Wet More straight and flush draws mean more equity shifts, more redraws, and more pressure on second-best holdings.
Dry Less board connectivity keeps made hands in front more often, but blockers still matter when you bluff.
Nut advantage The side that covers the strongest draws and best runouts gets to apply more profitable pressure.

Board types

Four flop textures that show up constantly in PLO.

The point is not to memorize labels. The point is to know what each texture does to equity, redraws, and the hands that can keep betting.

Wet and connected

T 9 6, two-tone, and highly dynamic.

This is the texture that rewards wraps, flush redraws, and blocker leverage. On boards like this, top pair alone is rarely enough to carry a big pot.

Wrap potential Flush draws Nut redraws

Connected

8 7 5 keeps straight pressure alive without being fully wet.

This is the texture that rewards combo draws, pair-plus-gutshot hands, and blockers to the top of the continuing range. You still want nut potential, but the board is already doing some of the work.

Straight pressure Combo draws Turn-heavy

Dry and high card

A K 7 removes a lot of easy draw pressure.

Dry boards reward hands that can make top pair or overpair value more cleanly. But if you are bluffing, you need a real blocker story instead of hoping people fold.

Made hands Blockers Lower draw density

Paired texture

Q Q 4 changes who can value bet and who must defend.

Paired boards compress ranges. Trips, full houses, and strong blockers matter more, while air and weak one-pair hands lose value quickly.

Boat potential Trips pressure Range compression

Monotone

J 8 3 of one suit forces flush ownership into the center.

Monotone flops look calm until you realize how few hands can continue comfortably. Nut flush blockers, made flushes, and board pair redraws dominate the discussion.

Suit ownership Blockers Reverse pressure

Compare textures

Wet boards and dry boards ask for different kinds of strength.

The mistake most players make is treating every flop like a value-board or a bluff-board. In PLO, texture decides which hands actually get to continue with equity.
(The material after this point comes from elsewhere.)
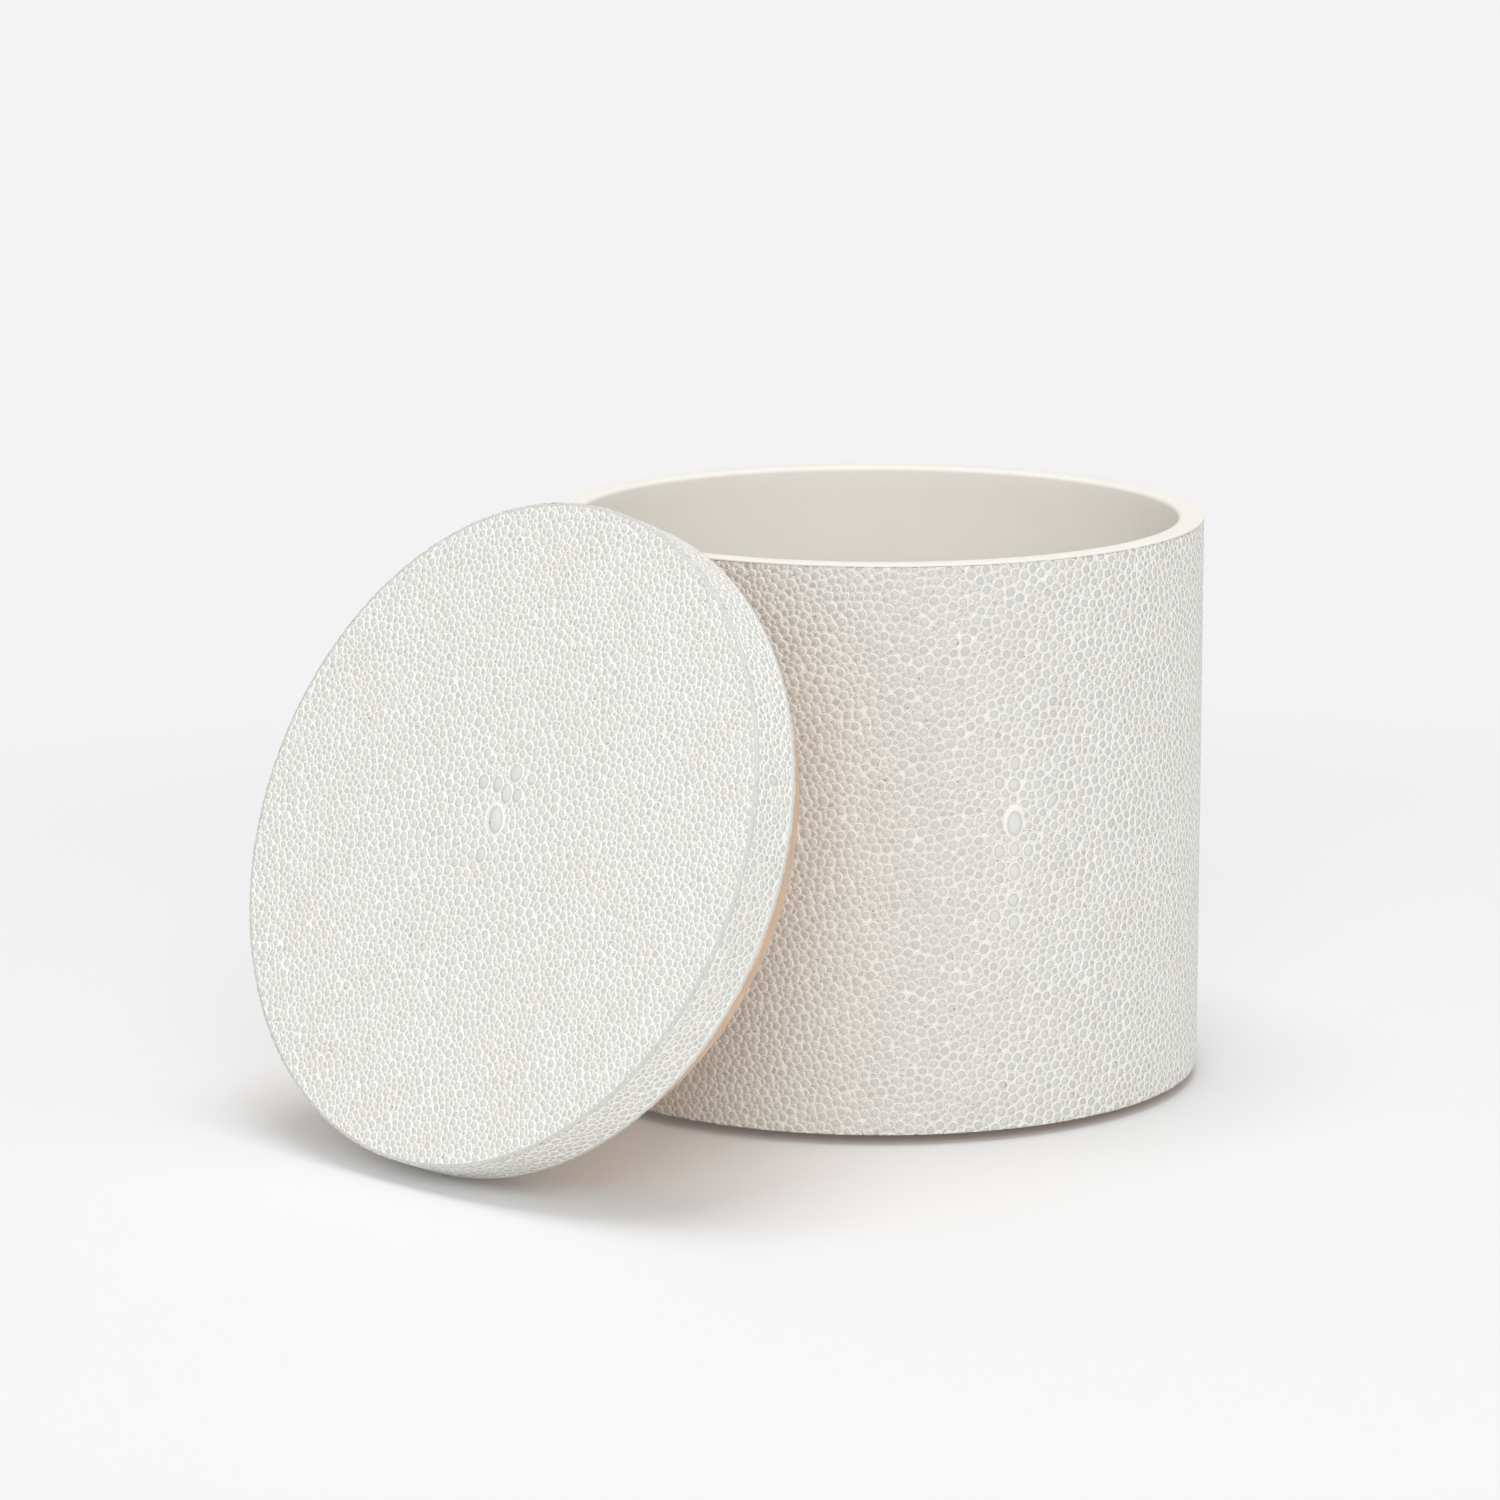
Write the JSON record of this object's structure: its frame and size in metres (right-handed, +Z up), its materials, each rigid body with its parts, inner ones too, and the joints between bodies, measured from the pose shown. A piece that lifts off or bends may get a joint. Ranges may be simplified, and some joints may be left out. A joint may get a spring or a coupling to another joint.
{
  "type": "lidded canister",
  "caption": "Round straight-sided canister wrapped in moulded shagreen sheet, with a smooth rim and a lift-off lid that leans against its side.",
  "frame": {"origin": "centre of the base pad's underside, on the surface that the canister stands on", "axes": "+Z up along the canister's axis; the lid leans on the -Y side of the wall, and its face looks towards -Y and up; +X is to the right of someone who looks at the lid's face"},
  "size_m": [0.127, 0.1913, 0.121],
  "materials": {
    "shagreen": "off-white cast resin sheet with raised grey-topped scales, soft satin",
    "cream_lacquer": "smooth cream lacquer over wood, satin",
    "tan_wood": "bare turned light wood, matte",
    "dark_felt": "dark felt, matte"
  },
  "bodies": {
    "canister": {"base_pad": "dark_felt", "cup_floor": "cream_lacquer", "cup_wall": "cream_lacquer", "rim_ring": "cream_lacquer", "body_skin": "shagreen"},
    "lid": {"lid_board": "tan_wood", "lid_face_skin": "shagreen", "lid_band_skin": "shagreen", "lid_plug": "tan_wood"}
  },
  "joints": [
    {"name": "lid_lift", "type": "slide", "parent": "canister", "child": "lid", "axis": [0, 0, 1], "range_m": [0, 0.15]}
  ]
}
Nut advantage by board type

WET High CONNECTED High PAIRED Shifted DRY Lower MONOTONE Suit-led Wet and connected boards reward nut draws; dry boards shift value toward blockers and made hands; paired boards and monotone boards concentrate pressure around board ownership.
Texture Nut advantage Best pressure What falls behind
Wet and connected Highest when you cover the straight and flush ends of the board. Blocker-heavy value and pressure with redraws. Small one-pair hands and naked overpairs.
Dry and high card Lower overall, but strong blockers and top-card coverage still matter. Made hands, position, and selective bluffing. Weak draws with no backup plan.
Paired Shifts toward trips, boats, and hands that own the paired rank. Trips and full-house pressure. Air and thin value that cannot stand pressure.
Monotone Centers on the suit owner and the strongest suit blockers. Flush ownership and redraw leverage. Hands without the suit and without a backup draw.

Three practical checks

  • Does this flop create a wrap, a flush draw, or a paired-board advantage for my range?
  • Do I hold blockers to the strongest continuing hands, or am I hoping people fold anyway?
  • If the turn pairs the board, completes a flush, or adds a straight card, does my hand improve or collapse?
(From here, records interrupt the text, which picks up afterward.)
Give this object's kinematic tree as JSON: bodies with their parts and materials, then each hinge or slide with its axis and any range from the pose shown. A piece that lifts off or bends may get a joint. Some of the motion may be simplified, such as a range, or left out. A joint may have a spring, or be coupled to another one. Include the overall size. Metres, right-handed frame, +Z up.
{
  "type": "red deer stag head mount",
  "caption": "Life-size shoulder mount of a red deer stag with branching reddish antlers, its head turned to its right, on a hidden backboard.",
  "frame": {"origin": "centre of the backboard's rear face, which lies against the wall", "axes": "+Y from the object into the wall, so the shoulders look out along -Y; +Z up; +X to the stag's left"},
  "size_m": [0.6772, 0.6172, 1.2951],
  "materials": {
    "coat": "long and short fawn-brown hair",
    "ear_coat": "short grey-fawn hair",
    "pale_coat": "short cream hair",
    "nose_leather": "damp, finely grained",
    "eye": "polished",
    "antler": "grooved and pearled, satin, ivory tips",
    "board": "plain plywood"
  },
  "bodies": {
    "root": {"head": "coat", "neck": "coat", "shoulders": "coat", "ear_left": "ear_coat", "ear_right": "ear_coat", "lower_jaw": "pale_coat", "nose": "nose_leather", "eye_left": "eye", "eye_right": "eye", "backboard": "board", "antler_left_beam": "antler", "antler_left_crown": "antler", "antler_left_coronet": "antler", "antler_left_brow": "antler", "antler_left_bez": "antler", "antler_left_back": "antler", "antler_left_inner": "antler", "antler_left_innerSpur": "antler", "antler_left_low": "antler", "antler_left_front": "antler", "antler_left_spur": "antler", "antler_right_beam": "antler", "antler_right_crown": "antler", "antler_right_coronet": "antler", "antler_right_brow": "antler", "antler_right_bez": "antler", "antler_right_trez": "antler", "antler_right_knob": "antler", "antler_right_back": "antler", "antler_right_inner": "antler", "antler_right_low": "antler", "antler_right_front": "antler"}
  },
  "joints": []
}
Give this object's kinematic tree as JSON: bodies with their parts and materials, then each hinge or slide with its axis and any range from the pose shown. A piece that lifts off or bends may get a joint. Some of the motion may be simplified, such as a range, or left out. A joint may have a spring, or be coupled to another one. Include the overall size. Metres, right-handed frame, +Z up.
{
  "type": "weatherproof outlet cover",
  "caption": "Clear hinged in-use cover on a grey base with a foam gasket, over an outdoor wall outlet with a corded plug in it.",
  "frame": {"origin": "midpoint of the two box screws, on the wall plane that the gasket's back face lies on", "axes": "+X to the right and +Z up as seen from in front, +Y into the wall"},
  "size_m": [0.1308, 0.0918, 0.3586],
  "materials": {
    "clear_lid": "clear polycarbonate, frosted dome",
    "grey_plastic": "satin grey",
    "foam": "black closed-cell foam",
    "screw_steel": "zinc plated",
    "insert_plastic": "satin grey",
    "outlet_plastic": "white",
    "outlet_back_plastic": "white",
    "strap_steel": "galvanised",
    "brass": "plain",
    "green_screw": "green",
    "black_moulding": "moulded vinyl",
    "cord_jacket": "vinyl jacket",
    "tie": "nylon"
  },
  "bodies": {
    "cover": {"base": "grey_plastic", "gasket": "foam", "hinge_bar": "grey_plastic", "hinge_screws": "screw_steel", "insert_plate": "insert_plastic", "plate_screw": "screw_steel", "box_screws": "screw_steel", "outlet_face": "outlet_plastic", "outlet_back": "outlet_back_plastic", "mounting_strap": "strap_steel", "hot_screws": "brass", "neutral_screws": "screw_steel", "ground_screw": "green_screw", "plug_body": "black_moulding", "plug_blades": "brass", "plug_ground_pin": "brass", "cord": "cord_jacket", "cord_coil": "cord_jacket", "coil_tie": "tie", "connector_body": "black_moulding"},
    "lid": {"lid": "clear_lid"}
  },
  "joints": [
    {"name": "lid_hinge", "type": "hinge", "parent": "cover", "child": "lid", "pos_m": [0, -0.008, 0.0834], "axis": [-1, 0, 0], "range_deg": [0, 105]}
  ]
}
Those questions are the core of board reading in PLO. If the answer is no to all three, the hand usually wants a smaller pot.

Rule of thumb

Board texture only matters when it changes your nut coverage.
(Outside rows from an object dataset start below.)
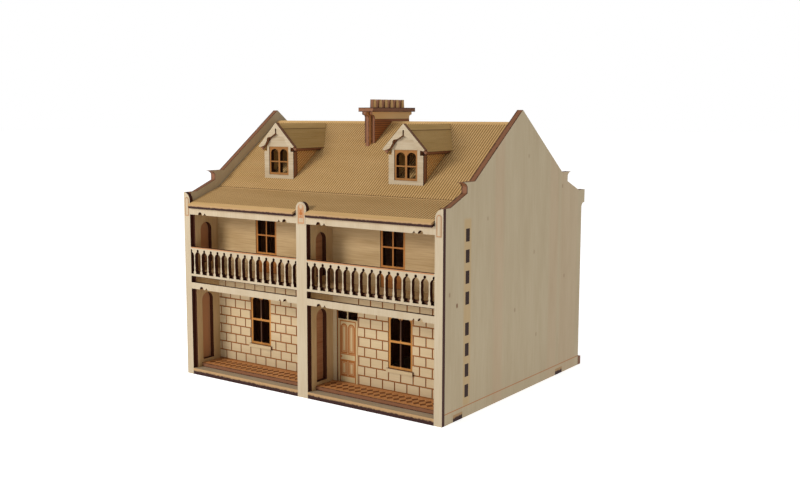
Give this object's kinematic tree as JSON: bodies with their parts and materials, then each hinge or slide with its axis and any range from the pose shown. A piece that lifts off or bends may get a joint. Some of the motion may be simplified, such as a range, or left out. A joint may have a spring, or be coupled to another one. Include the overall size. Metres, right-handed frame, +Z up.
{
  "type": "wooden dollhouse",
  "caption": "Laser-cut plywood dollhouse: a mirrored pair of two-storey terrace houses with a verandah, balcony, dormers and a lift-off pitched roof.",
  "frame": {"origin": "middle of the footprint, on the surface the house stands on", "axes": "+X along the front towards the right-hand house, +Y from the front to the back, +Z up"},
  "size_m": [0.15, 0.1342, 0.1349],
  "materials": {
    "front_ply": "bare laser-cut plywood, satin",
    "wall_ply": "bare plywood with burnt edges, satin",
    "roof_ply": "plywood engraved with fine corrugations",
    "tile_ply": "plywood darkened by engraving"
  },
  "bodies": {
    "house": {"balcony_floor_left": "front_ply", "balcony_floor_right": "front_ply", "base_plate": "front_ply", "french_window_left": "front_ply", "french_window_right": "front_ply", "front_door_left": "front_ply", "front_door_right": "front_ply", "front_wall_lower_left": "front_ply", "front_wall_lower_right": "front_ply", "front_wall_upper_left": "front_ply", "front_wall_upper_right": "front_ply", "ground_window_left": "front_ply", "ground_window_right": "front_ply", "niche_lining_ground_inner_left": "front_ply", "niche_lining_ground_inner_right": "front_ply", "niche_lining_ground_outer_left": "front_ply", "niche_lining_ground_outer_right": "front_ply", "niche_lining_upper_inner_left": "front_ply", "niche_lining_upper_inner_right": "front_ply", "niche_lining_upper_outer_left": "front_ply", "niche_lining_upper_outer_right": "front_ply", "party_wall": "front_ply", "rear_lower_roof": "roof_ply", "rear_plinth": "front_ply", "rear_wall": "front_ply", "roof_ledge_left": "front_ply", "roof_ledge_right": "front_ply", "side_wall_left": "wall_ply", "side_wall_right": "wall_ply", "tile_plate_left": "tile_ply", "tile_plate_right": "tile_ply", "verandah_roof": "roof_ply", "verandah_screen": "front_ply", "window_sill_left": "front_ply", "window_sill_right": "front_ply"},
    "roof": {"chimney_cap": "front_ply", "chimney_core": "front_ply", "chimney_pots": "front_ply", "chimney_side_left": "front_ply", "chimney_side_right": "front_ply", "dormer_bargeboard_left": "front_ply", "dormer_bargeboard_right": "front_ply", "dormer_cheek_inner_left": "front_ply", "dormer_cheek_inner_right": "front_ply", "dormer_cheek_outer_left": "front_ply", "dormer_cheek_outer_right": "front_ply", "dormer_front_left": "front_ply", "dormer_front_right": "front_ply", "dormer_roof_inner_left": "roof_ply", "dormer_roof_inner_right": "roof_ply", "dormer_roof_outer_left": "roof_ply", "dormer_roof_outer_right": "roof_ply", "dormer_window_left": "front_ply", "dormer_window_right": "front_ply", "main_roof_front": "roof_ply", "main_roof_rear": "roof_ply", "roof_truss_left": "front_ply", "roof_truss_right": "front_ply"}
  },
  "joints": [
    {"name": "roof_lift", "type": "slide", "parent": "house", "child": "roof", "axis": [0, 0, 1], "range_m": [0, 0.06]}
  ]
}
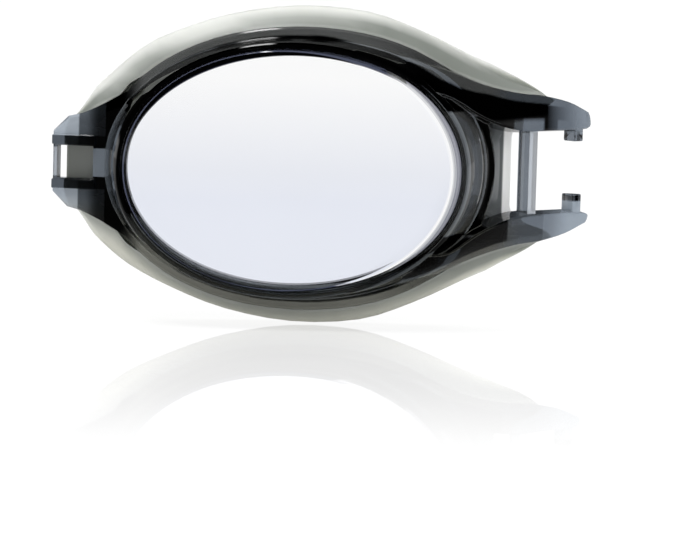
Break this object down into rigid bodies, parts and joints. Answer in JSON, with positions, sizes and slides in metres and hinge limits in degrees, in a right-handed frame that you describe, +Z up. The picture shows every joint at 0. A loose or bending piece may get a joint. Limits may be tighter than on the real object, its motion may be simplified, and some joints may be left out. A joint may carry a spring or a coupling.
{
  "type": "swimming goggle optical eyepiece",
  "caption": "Oval prescription eyepiece of clip-together swimming goggles: clear hollow-ground lens, smoke cup frame with a temple fork and a nose loop, and a soft grey gasket.",
  "frame": {"origin": "centre of the lens's flat front face", "axes": "+X towards the temple, +Y back towards the face, +Z up"},
  "size_m": [0.0724, 0.0248, 0.0416],
  "materials": {
    "clear_lens": "clear polycarbonate, polished",
    "smoke_frame": "smoke-tinted polycarbonate, polished, see-through where thin",
    "grey_silicone": "translucent grey silicone, smooth"
  },
  "bodies": {
    "root": {"optical_lens": "clear_lens", "eyepiece_frame": "smoke_frame", "face_gasket": "grey_silicone"}
  },
  "joints": []
}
The fastest way to improve is to tie each texture to a simple action rule. That keeps your flop decisions disciplined instead of emotional.

Connected

When the board runs together, wraps get paid.

On T 9 6 type boards, the best hands keep straight and flush redraws alive. That makes blocker-heavy aggression much more useful than thin value.

Dry

When the board is dry, made hands rise in value.

A K 7 type flops reduce draw density. You can still attack, but only if your story includes the right blockers and a better range mix.

Paired

When the board pairs, boats matter very quickly.

Q Q 4 boards compress the game. Trips and full houses gain leverage, and hands that cannot survive a paired runout lose value fast.

Monotone

When one suit dominates, flush ownership decides the pot.

J 8 3 all one suit makes suit blockers and made flushes central. Without the suit, your hand often needs more than hope to continue.